I think history will look back and date a major turning point to the social change ferment of that period . . . much of which was based on a re-thinking of what had formerly been thought of as “progress.” Unsurprisingly, the ferment was, at first, very inchoate; it went in all kinds of directions. In the air were new ideas, new paradigms, new consciousnesses. In practice there were communal experiments, new political parties (like: Peace and Freedom and then the Green parties), new movements — New Left, New Age, neo-Marxism, neo-anarchism, second-wave feminism, identity liberation movements — all kinds of alternative ideas, having in common that they were disdaining the values, institutions, belief systems, and lifeways in general of the establishment society.
And amongst all the alternative thinking . . . bioregionalism emerges.
1973 sees the publication of E. F. Schumacher’s Small is Beautiful and also the establishment of Planet Drum Foundation. When Peter Berg publishes Reinhabiting a Separate Country in 1978, a sense of a new movement being born is evident. That was the breakthrough work that introduced most of us at the time to the idea of bioregionalism.
In that same year, 1978, a new edition of The Breakdown of Nations is published, with a Foreword by Kirkpatrick Sale.
Sale had been a journalist and author. He wrote about participatory democracy in his 1973 book, SDS (about the New Left group Students for a Democratic Society). Then, in 1975, he wrote about American regionalism, discussing how population and industry and influence seemed to be shifting from the coasts to the south and the southwest. That book was titled Power Shift, but he might as well have called it Paradigm Shift, because at the time his thinking was being transformed by reading Mumford, Borsodi, Schumacher, and Peter Berg.
E. F. Schumacher’s mentor was an obscure professor named Leopold Kohr. When, in 1957, Kohr wrote about decentralization in the wake of what he predicted would be the Breakdown of Nations, there was very little interest. But Kirk Sale, on his journey toward bioregionalism, happened to read that book in 1977. It was long out of print, but Kirk was so impressed with it that he got in touch with Kohr to urge the printing of a new edition. After writing the Foreword, Sale expanded those ideas into his 1980 treatise, Human Scale.
By that time the bioregional movement was starting to take off . . . enough as to count dozens of local advocacy groups. On that basis David Haenke and others saw the potential to organize what they called Continental Bioregional Congresses. The first one was held in 1984 near Kansas City. The prime sponsoring organizations were the Ozark Area Community Congress and the Kansas Area Watershed Council.
The following year Kirk Sale published Dwellers in the Land. It was based on an address he had presented to the E. F. Schumacher Society two years earlier.

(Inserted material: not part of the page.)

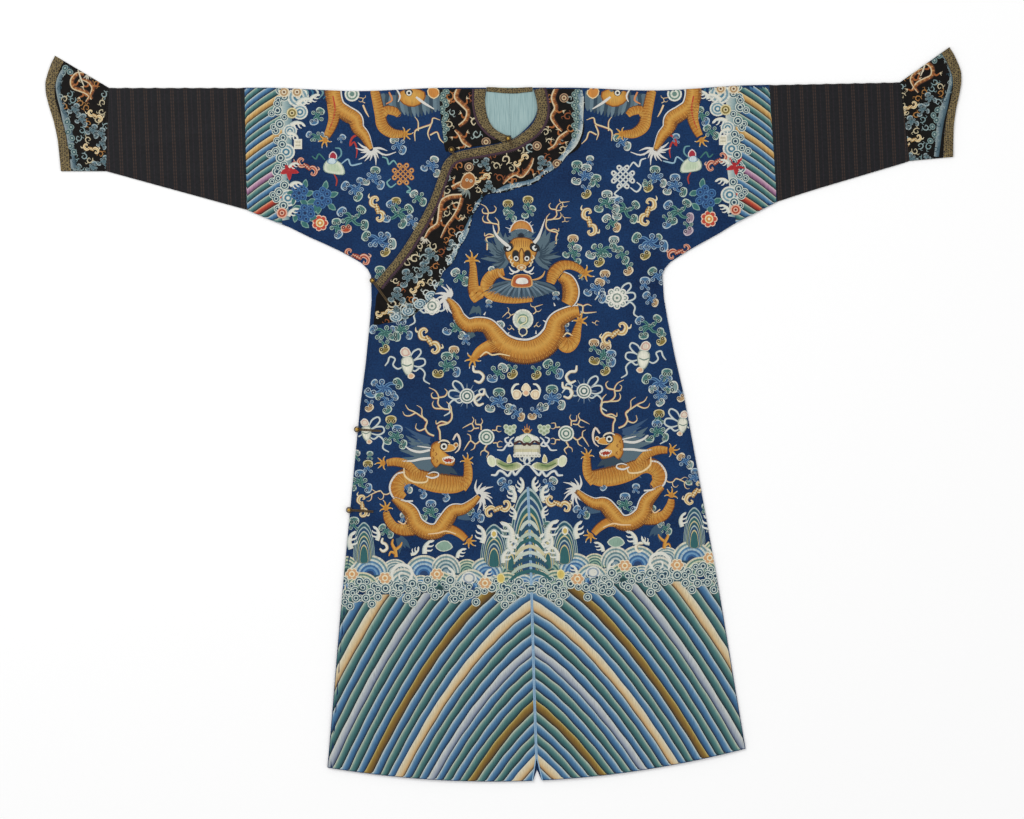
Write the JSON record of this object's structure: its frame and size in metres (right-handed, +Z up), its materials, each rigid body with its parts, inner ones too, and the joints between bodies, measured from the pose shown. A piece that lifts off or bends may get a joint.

So by the mid-1980s bioregionalism had started to get some real momentum. Continental Congresses were being held bi-annually. But the energy started dissipating during the 1990s. Only a couple of more Congresses got organized after 1996.
* * * *
Why the dissipation?
For one thing, the energy of particular movements does tend to ebb and flow. The waves of feminism are a good example: There was the initial wave (the suffragette wave) of the nineteenth century, then the Second Wave during the 1970s, and a Third Wave which started during the 1990s.
Also, the 1960s and ’70s momentum of paradigm shifting activity started losing steam when the zeitgeist changed during the era of Reagan and Thatcher.
And then there was an issue regarding the relationship of bioregionalism to the broader social change movement . . .
For example: During the Eighties Kirk Sale had advocated that the newly forming Green political parties ought to embrace bioregionalism ideologically. On that basis, in 1986 he helped found the New York City Green politics chapter. But political movements tend to be contentious. Leftists associated with Murray Bookchin’s Institute for Social Ecology aggressively contravened the influence of those, like Kirk, who were espousing Deep Ecology. A war broke out: Social Ecology vs. Deep Ecology! In retrospect, very silly . . . but it was, at the time, understandably, very disconcerting to some, especially when the Bookchin acolytes tried to make bioregionalism into a hard-leftist kind of a movement. Green-oriented leftists and others pushed back, but many people got frustrated or discouraged . . . and dropped out.
And then, also . . . in very human terms, it might not be surprising to hear that after some initial, hopeful, but kind-of-naive ideas about what could be accomplished in the near term, many bioregional activists got a sense of: (a) just how alternative the bioregional vision really is, and (b) how enormous is the “project” of civilizational transformation.
It’s a pretty big project! It’s based on a major paradigm shift. It shows the pathway back to sanity . . . but at this point in history it’s very new and very alternative. So, after the initial energy surge, after the sixth or seventh bi-annual Continental Congress . . . somewhat chastened, somewhat intimidated, somewhat discouraged, many activists stepped back.
After which there had to be a re-thinking, a gaining of perspective, a re-grouping, a reinvigoration. This is typical of how social change movements experience ebb and flow; phases of energy, dissipation, rejuvenation.
Hopefully, rejuvenation of the bioregionalist vision is now on the agenda for the coming decades.